Implementation recommendations for a governed modernization roadmap
Organizations modernizing finance ERP should begin with a governance baseline assessment before selecting a target hosting model. This assessment should classify workloads by criticality, compliance sensitivity, integration complexity, and recovery requirements. From there, SysGenPro can define a target operating model covering architecture standards, access controls, deployment workflows, backup policies, observability requirements, and cost governance metrics. The next step is to establish a landing zone for Odoo cloud infrastructure with approved Kubernetes patterns, database standards, ingress controls, object storage policies, and CI/CD guardrails.

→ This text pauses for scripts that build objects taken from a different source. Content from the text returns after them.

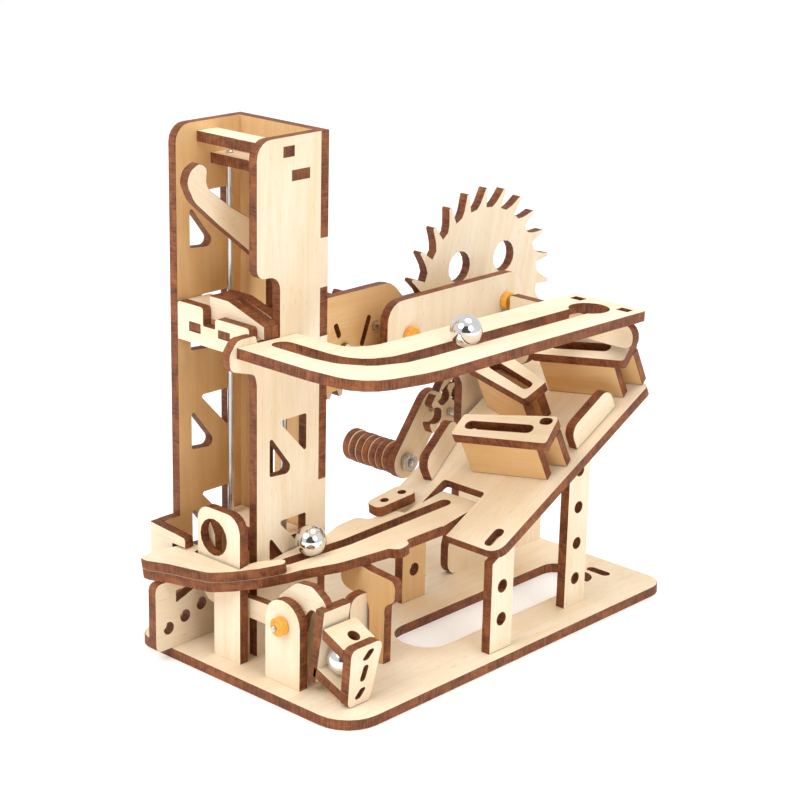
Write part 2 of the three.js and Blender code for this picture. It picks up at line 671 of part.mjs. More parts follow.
// A ramp is two walls that stand on the board and a slotted roof on top of them.
// low and high are the ends of the front wall's foot; side is +1 when the rear wall lies to the left.
function buildRamp(number, low, high, side) {
  const frame = new THREE.Group();
  frame.position.set(low[0], low[1], 0);
  frame.rotation.z = Math.atan2(high[1] - low[1], high[0] - low[0]);
  boardFrame.add(frame);
  const length = Math.hypot(high[0] - low[0], high[1] - low[1]);
  const top = RAMP_HEIGHT - SEAT_GAP;
  const spread = 6.2;

  const front = standAcrossY(extrude(outline([
    [0, SEAT_GAP], [length, SEAT_GAP], [length, top], [0, top],
  ]), PLY), PLY);
  const frontY = side > 0 ? 0 : -PLY;
  add(`ramp_${number}_front_wall`, front, wood(), [0, frontY, 0], frame);

  const rear = standAcrossY(extrude(outline([
    [2, SEAT_GAP], [length + 3.6, SEAT_GAP], [length + 3.6, top], [2, top],
  ]), PLY), PLY);
  const rearY = side > 0 ? spread : -spread - PLY;
  add(`ramp_${number}_rear_wall`, rear, wood(), [0, rearY, 0], frame);

  const roof = outline([
    [-2.4, -0.3 * side, 1], [length + 3.8, -0.3 * side, 1], [length + 3.2, 11.2 * side, 1.5],
    [-2, 8.6 * side, 1],
  ]);
  roof.holes.push(slotAlong([[0.5, 4.3 * side], [length - 2.6, 5 * side]], 1.7));
  roof.holes.push(hole([
    [length - 2, 7.3 * side, 1.3], [length + 1.9, 7.3 * side, 1.3], [length + 1.9, 10.1 * side, 1.3],
    [length - 2, 10.1 * side, 1.3],
  ]));
  flatPlate(`ramp_${number}_roof`, roof, RAMP_HEIGHT, frame);
}

function buildGuard(name, from, to) {
  const length = Math.hypot(to[0] - from[0], to[1] - from[1]);
  const shape = outline([[0, SEAT_GAP], [length, SEAT_GAP], [length, 8, 5], [0, 7.6, 5]]);
  const mesh = add(name, standAcrossY(extrude(shape, PLY), PLY), wood(), [from[0], from[1], 0], boardFrame);
  mesh.rotation.z = Math.atan2(to[1] - from[1], to[0] - from[0]);
}

// A post reaches up to the underside of the board.
function buildPost(name, x0, x1, y, holes) {
  const slope = Math.tan(BOARD_SLOPE);
  const drop = PLY / Math.cos(BOARD_SLOPE) + SEAT_GAP;
  const under = (x) => BOARD_ORIGIN[1] - drop + (x - BOARD_ORIGIN[0]) * slope;
  const post = outline([[x0, 0], [x1, 0], [x1, under(x1)], [x0, under(x0)]]);
  for (const z of holes) post.holes.push(roundHole((x0 + x1) / 2, z, 1.9));
  plateAcrossY(name, post, y);
}

function buildZigzag() {
  buildBoard();
  buildRamp(1, [24.5, 30.7], [30.2, 6.5], 1);
  buildRamp(2, [62.8, 30.3], [68.2, 5.9], 1);
  buildRamp(3, [45, 23], [49.8, 44.7], -1);
  buildGuard('guard_left', [16.8, 40.1], [36.4, 44.3]);
  buildGuard('guard_right', [44.1, 5.9], [64, 6]);
  buildPost('post_front', 60.9, 70.5, 3.6, [9.7, 19.8]);
  buildPost('post_right', 101.5, 111, 9, [8.5, 19.8, 31.2, 42.8]);
  buildPost('post_rear', 69.5, 80, 45.4, [9.7, 19.8]);
}

// ---------------------------------------------------------------- lower track
function buildLowerTrack() {
  const run = (x) => x / Math.cos(LOWER_SLOPE);
  const at = (points) => points.map(([x, y, r]) => [run(x), y, r]);
  const frontEdge = [
    [-5.2, 76.5, 1], [-5.2, 73.6, 1], [-3, 67, 3], [-1.5, 60, 4], [0, 53.5, 4], [4, 48.6, 4], [9.6, 43.4, 3],
    [15.8, 39.3, 2], [19.7, 37.4, 4],
  ];
  const track = outline(at([
    ...frontEdge, [28.4, 31.4, 6], [42, 25.6, 1], [43.2, 22.6, 2], [47.4, 22.6, 2], [48.4, 25, 1],
    [60, 22, 1], [60.2, 21.6], [76.5, 21.6, 1], [76.5, 36.5, 1], [60.2, 36.5], [59.6, 40.2, 1],
    [51.6, 42.6, 1], [50.4, 46.4, 2], [43.6, 47.4, 3], [36, 45.9, 3], [24, 48.7, 3], [12.4, 48.7, 1],
    [9.9, 47.9], [5.6, 47.9], [5.6, 66], [9.4, 66], [9.4, 70.6, 2], [0, 76.5, 2],
  ]));
  track.holes.push(slotAlong(at([[19, 45], [38, 38.3], [73, 30.7]]), 2));
  flatPlate('lower_track', track, -PLY, lowerTrackFrame);

  const layer = outline(at([
    ...frontEdge.slice(0, 8), [17.6, 41.4, 1], [13.2, 46.4, 3], [10.4, 47.9, 1], [6.2, 47.9], [6.2, 66],
    [9.4, 66], [9.4, 70.6, 2], [0, 76.5, 2],
  ]));
  flatPlate('lower_track_layer', layer, SEAT_GAP, lowerTrackFrame);

  const block = outline(at([[53.5, 40.4, 2], [68, 38, 2], [68, 45.6, 2], [54.6, 46.2, 2]]));
  block.holes.push(roundHole(run(58.5), 42.6, 1.3));
  block.holes.push(roundHole(run(65), 41.8, 1.3));
  flatPlate('track_guard_block', block, SEAT_GAP, lowerTrackFrame);

  const under = LOWER_TOP - PLY / Math.cos(LOWER_SLOPE) + 35 * LOWER_RISE - SEAT_GAP;
  const bracket = outline([
    [20.4, 0], [26, 0], [26.4, 17, 3], [37.5, 19.5, 3], [37.5, under], [30.5, under],
    [29, under], [26, under - 0.5], [16.5, under - 1.2, 2], [16.5, 20, 2], [20.2, 17.5, 2],
  ]);
  plateAcrossX('track_bracket', bracket, 35);
}

// ---------------------------------------------------------------- lift entry
function buildEntry() {
  const ring = outline([
    [48.3, 0], [58.9, 0], [58.9, 22, 2], [65.5, 24, 2], [65.5, 43.6, 4.5], [48.3, 43.6, 5],
  ]);
  ring.holes.push(roundHole(58.9, 35.2, 5.4));
  plateAcrossX('ring_plate', ring, 6.4);

  const side = outline([[-5.5, 0.05, 2], [20, 0.05, 1], [20, 20.6], [-5.5, 20.6, 2]]);
  for (const x of [-0.8, 5.4, 11.6]) side.holes.push(roundHole(x, 6.4 + 0.32 * (x + 0.8), 1.9));
  side.holes.push(hole([[2, 13.4, 0.3], [12.6, 17.2, 0.3], [2, 17.2, 0.3]]));
  plateAcrossY('entry_side_plate', side, 70);

  const fence = outline([
    [TOWER_LEFT + PLY, FENCE_FOOT], [TOWER_LEFT + PLY, FENCE_TOP], [68.8, FENCE_TOP - 1.2, 1], [68.8, 29.4],
    [74.2, 29.4], [74.2, FENCE_FOOT],
  ]);
  plateAcrossX('entry_fence', fence, FENCE_X);
}

// ---------------------------------------------------------------- counterweight lever
function archedPost() {
  const top = LEVER_PIVOT[1] + 7.3;
  const post = outline([[24.6, 0], [38, 0], [38, top, 6.5], [24.6, top, 6.5]]);
  post.holes.push(roundHole(...LEVER_PIVOT, AXLE_HOLE));
  return post;
}

function buildLever() {
  const bucketLeft = 8;
  const bucketWidth = 12.4;
  plateAcrossX('lever_front_post', archedPost(), 6.2);
  plateAcrossX('lever_rear_post', archedPost(), 14.6);

  const pin = [new THREE.Vector2(0, 2.4), new THREE.Vector2(0.9, 2.4), new THREE.Vector2(0.9, 3.8)];
  pin.push(new THREE.Vector2(2.7, 3.8), new THREE.Vector2(2.7, 6), new THREE.Vector2(AXLE_RADIUS, 6));
  pin.push(new THREE.Vector2(AXLE_RADIUS, 18), new THREE.Vector2(0, 18));
  const axis = new THREE.LatheGeometry(pin, 20).rotateZ(-Math.PI / 2);
  add('lever_axle', axis, capPlastic(), [0, LEVER_PIVOT[0], LEVER_PIVOT[1]]);

  // The arm turns on the axle; its far end carries the bucket and its near end is the ball gate.
  const arm = outline([
    [18.4, 25.6, 1], [19.8, 27.4, 3], [24, 30, 4], [30, 29.4, 5], [36.6, 24, 5], [38, 19.5, 3],
    [62, 18.6, 3], [62.4, 34, 2], [64.6, 38.2, 3], [68, 37.4, 3], [68.2, 16, 4], [65, 13, 4], [34, 13, 4],
    [28, 13.6, 3], [26.6, 20, 5], [24.4, 23.4, 3], [20.8, 22, 1],
  ]);
  arm.holes.push(roundHole(...LEVER_PIVOT, AXLE_HOLE));
  const armSolid = standAcrossX(extrude(arm, 2.6)).translate(10.2, 0, 0);
  const inner = standAcrossX(extrude(outline([
    [17.3, 25.2], [20.4, 25.4], [23.4, 3.4], [20.5, 3.2],
  ]), 10.4)).translate(bucketLeft, 0, 0);
  const floor = standAcrossX(extrude(outline([
    [20.9, 8.2], [10.7, 4.2], [10.7, 1.2], [21.4, 5.2],
  ]), bucketWidth - 2)).translate(bucketLeft, 0, 0);
  const web = standAcrossX(extrude(outline([
    [17.4, 17], [11, 13.8], [11, 4], [20.9, 8.2],
  ]), 1.2)).translate(bucketLeft + 9.9, 0, 0);
  add('lever_arm', join([armSolid, inner, floor, web]), wood());

  const top = standAcrossX(extrude(outline([
    [17.2, 20.4], [9.6, 16.8], [9.8, 13.6], [17.6, 17.3],
  ]), bucketWidth));
  const port = new THREE.CylinderGeometry(1.7, 1.7, 12, 16).rotateX(Math.PI / 2)
    .rotateX(0.44).translate(bucketWidth / 2 + 0.6, 12.8, 17);
  const lid = toGeometry(toSolid(top).subtract(toSolid(port)));
  add('bucket_top', lid, wood(), [bucketLeft - 0.4, 0, 0]);

  const face = outline([[0, 0, 1.5], [8.6, 0, 1.5], [bucketWidth, 17.2, 2], [0, 17.2, 2]]);
  face.holes.push(hole([[2, 1.7, 1.1], [4.6, 1.7, 1.1], [7.2, 4.6, 1.1], [4.6, 4.6, 1.1]]));
  face.holes.push(hole([[3.9, 6.6, 1], [6, 6.6, 1], [7.4, 11.2, 1], [5.3, 11.2, 1]]));
  face.holes.push(hole([[4, 12.7, 1.1], [6.8, 12.7, 1.1], [9.6, 15.5, 1.1], [6.8, 15.5, 1.1]]));
  const end = standAcrossY(extrude(face, 2.9), 2.9);
  const mesh = add('bucket_end', end, wood(), [bucketLeft - 0.4, 7.75, 0.25]);
  mesh.rotation.x = 0.07;
}

// ---------------------------------------------------------------- balls
function buildBalls() {
  const ball = () => new THREE.SphereGeometry(BALL_RADIUS, 16, 10);
  const above = (half) => Math.sqrt(BALL_RADIUS ** 2 - half ** 2) + SEAT_GAP;
  add('upper_ball', ball(), steel(), [56.6 - TRACK_LEFT, 12.4, above(SLOT_HALF)], upperTrackFrame);
  add('lower_ball', ball(), steel(), [28 / Math.cos(LOWER_SLOPE), 41.85, above(2)], lowerTrackFrame);
  add('caged_ball', ball(), steel(), [13, 14.6, 10.9]);
}

buildBase();
buildTower();
buildExit();
buildUpperTrack();
buildGearFrame();
buildGears();
buildLift();
buildCrank();
buildZigzag();
buildLowerTrack();
buildEntry();
buildLever();
buildBalls();

const marbleRun = new THREE.Group();
marbleRun.add(assembly);

export default marbleRun;
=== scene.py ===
import math

import bmesh
import bpy
from mathutils import Matrix, Vector


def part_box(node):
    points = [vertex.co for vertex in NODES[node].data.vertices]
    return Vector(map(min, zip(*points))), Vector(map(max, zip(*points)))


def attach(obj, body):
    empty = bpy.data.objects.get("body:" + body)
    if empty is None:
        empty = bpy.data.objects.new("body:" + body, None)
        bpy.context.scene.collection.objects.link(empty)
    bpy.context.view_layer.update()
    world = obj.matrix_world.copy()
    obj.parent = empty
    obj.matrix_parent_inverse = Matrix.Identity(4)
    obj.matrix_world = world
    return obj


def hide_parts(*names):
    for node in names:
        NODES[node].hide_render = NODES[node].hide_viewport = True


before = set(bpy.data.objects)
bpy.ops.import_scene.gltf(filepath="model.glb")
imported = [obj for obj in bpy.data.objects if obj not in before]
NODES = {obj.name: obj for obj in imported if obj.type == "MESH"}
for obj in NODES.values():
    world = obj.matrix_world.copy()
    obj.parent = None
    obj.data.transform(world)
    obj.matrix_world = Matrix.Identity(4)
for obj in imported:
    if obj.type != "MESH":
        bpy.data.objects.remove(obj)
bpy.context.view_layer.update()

MM = 0.001

# The parts' layout sheet counts millimetres from this point of the row frame.
SHEET_ORIGIN = Vector((-0.0705, -0.043, 0.003))

X = Vector((1, 0, 0))
Y = Vector((0, 1, 0))
Z = Vector((0, 0, 1))

PLY = 3.0
AXLE_RADIUS = 1.45
RIM_WIDTH = 0.16 * MM
RIM_ANGLE = 32
WELD_DISTANCE = 0.002 * MM
# A polygon whose normal is nearer than this to the plate's thickness belongs to a face, not to an edge.
FACE_COSINE = 0.93
CAMERA_PLACE = Vector((-0.43035, -0.38787, 0.25693))
CAMERA_AZIMUTH = -47.553
CAMERA_PITCH = 18.1125
CAMERA_ROLL = 1.263
LENS = 94.85


def at(x, y, z):
    """A point of the layout sheet, in millimetres, as metres in the row frame."""
    return SHEET_ORIGIN + Vector((x, y, z)) * MM


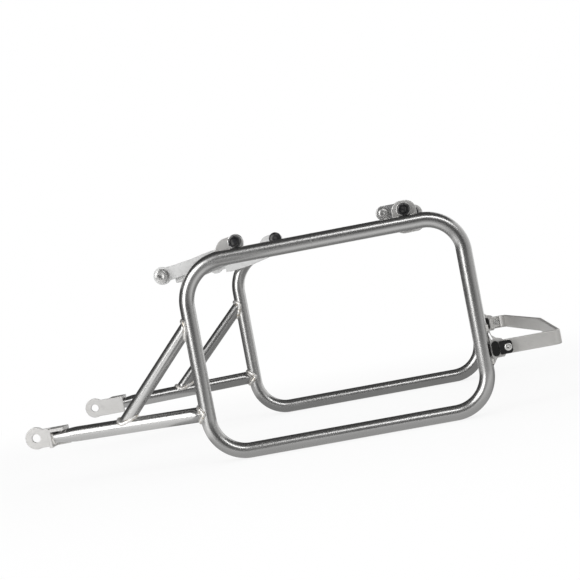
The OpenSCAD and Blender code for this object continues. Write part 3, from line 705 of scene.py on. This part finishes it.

Modernization should then proceed in waves. Start with non-production environments and lower-risk entities to validate automation, monitoring, and recovery procedures. Move to production only after governance controls are tested and operational teams are trained on incident response, release management, and restoration workflows. This phased approach reduces transformation risk while creating evidence that the governance framework is functioning as intended.
Executive takeaway
Cloud governance frameworks are what turn finance ERP modernization from a migration project into a controlled operating model. For Odoo cloud hosting, the most effective governance approach aligns architecture choice, security controls, backup and disaster recovery, observability, DevOps automation, scalability planning, and cost management under one decision framework. Executives should not ask only where Odoo will run. They should ask how the platform will be governed, measured, recovered, secured, and evolved over time. That is the difference between simply hosting ERP in the cloud and building a resilient, auditable, enterprise-grade finance platform.